Earlier this year, we saw two independent acts, Lauren Spencer-Smith and Muni Long, make huge noise before inking with majors. Prior to that, country artist Morgan Wallen became a phenomenon, leading to Seth England-led Big Loud's doing a distribution deal with Republic. It’s worth noting that Wallen’s first album, like Faiyaz’s, was distributed by indie-services outlet Stem. (Wallen, we might add, is having a big moment at multi-format Pop radio after having been verboten, with Republic promo boss Gary Spangler leading the charge. How the worm has turned.) BTS, too, made significant noise via South Korean label Big Hit before entering the majors’ global-distribution machines.

A WHOLE NEW WORLD: In the new ecosystem, music from all over the world has come to represent a bigger piece of the pie. Bad Bunny’s massive worldwide success may well provide a path for more Spanish-language artists to break through (we note, another Orchard-distribbed act, Argentine producer Bizarrap, has attained the #1 global Spotify berth), and the brand-new Columbia deal for long-buzzing Yahritza Y Su Esencia puts them very much in that mix. The young group is part of a new generation of U.S.-born Spanish-language artists, unlike the imports that have historically fueled the Big Three’s Latin labels. In any case, the importance of Afo Verde-led Sony Latin (Maluma, Becky G, Ozuna), Jesus Lopez-helmed Universal Music Latin (J. Balvin, Juanes, Luis Fonsi) and WMG Latina (Anitta, Paulo Londra), headed by Alejandro Duque, has vastly increased in this global marketplace.
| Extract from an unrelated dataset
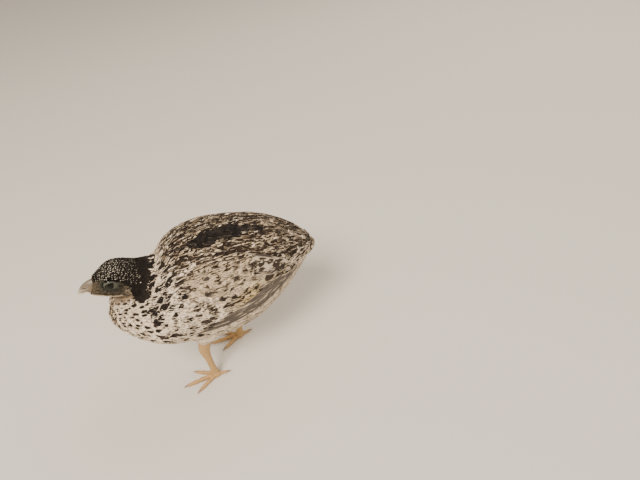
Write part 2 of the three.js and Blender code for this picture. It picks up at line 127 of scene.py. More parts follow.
CLAW = {"length": 4.0, "sunk": 0.5, "radius": 0.85}
ACROSS = np.array([0.0, 1.0, 0.0])

COLOURS = {
    "white": "#F2E3CD",
    "cream": "#E0CCAF",
    "straw": "#D0B67C",
    "buff": "#AF9A80",
    "cheek": "#4E4B40",
    "cheek_dark": "#2B2720",
    "ring": "#62655A",
    "dot": "#C9C2B3",
    "black": "#120E0E",
    "brown": "#33271C",
    "slate": "#70665D",
    "slate_dark": "#463E38",
}


def linear(hex_colour):
    """An sRGB hex colour as linear light: c / 12.92 below 0.04045, else ((c + 0.055) / 1.055) ^ 2.4."""
    srgb = np.array([int(hex_colour[i:i + 2], 16) / 255 for i in (1, 3, 5)])
    return np.where(srgb <= 0.04045, srgb / 12.92, ((srgb + 0.055) / 1.055) ** 2.4)


TINTS = {name: linear(colour) for name, colour in COLOURS.items()}


def ramp(value, start, end):
    """A smooth step: 0 at start, 1 at end, 3t^2 - 2t^3 between them."""
    t = np.clip((value - start) / (end - start), 0.0, 1.0)
    return t * t * (3 - 2 * t)


def blend(a, b, share):
    return a + (b - a) * share


def unit(v):
    return v / np.maximum(np.linalg.norm(v, axis=-1, keepdims=True), 1e-9)


def flattened(v, n):
    """The direction of v once its share along the unit vector n is taken out."""
    return unit(v - (v * n).sum(-1, keepdims=True) * n)


def turns(count):
    """Equal turns round a ring, from 0."""
    return np.linspace(0, 2 * math.pi, count, endpoint=False)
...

K-pop has had one bona fide planetary supergroup in HYBE’s BTS—not to mention successful projects from YG Entertainment’s BLACKPINK, SM’s NCT 127, JYP’s Stray Kids and more—and will surely launch more impeccably styled ensembles into the mainstream. Meanwhile, JOJI, whose 88rising is now distribbed by Warner, is the first Japanese act we can recall ruling the global streaming roost. How long before the first giant breakouts from Africa and India ping the DSP radar?

TIKTOK TALK: The ecosystem has been significantly democratized as indie acts that can move the needle via TikTok, YouTube or other platforms often then parlay that activity into streams on Spotify and Apple Music.

One major challenge faced by the expanding biz is the situation with TikTok, which is comparable to what happened with YouTube. The biz must be especially vigilant in protecting its rights and interests against digital platforms that build their fortunes on music’s back. How can rightsholders make TikTok pay properly for music? The current model has labels receiving lump-sum payments (so-called “buyouts”) that cover a prescribed term. The fear is that TikTok already wields such power that renegotiating a more equitable deal is more difficult—and the app’s leadership has essentially argued that in addition to paying these buyouts, TikTok also indirectly enhances label revenue by spurring activity on Spotify, Apple, et al.

The vagaries of TikTok (which has been accused of egregious data mining by politicians and online activists) are compounded by its ownership—it’s a property of Beijing-based media conglom Bytedance. But with its user base expected to hit the 1 billion mark by 2025, the biz will be reckoning with it for some time to come.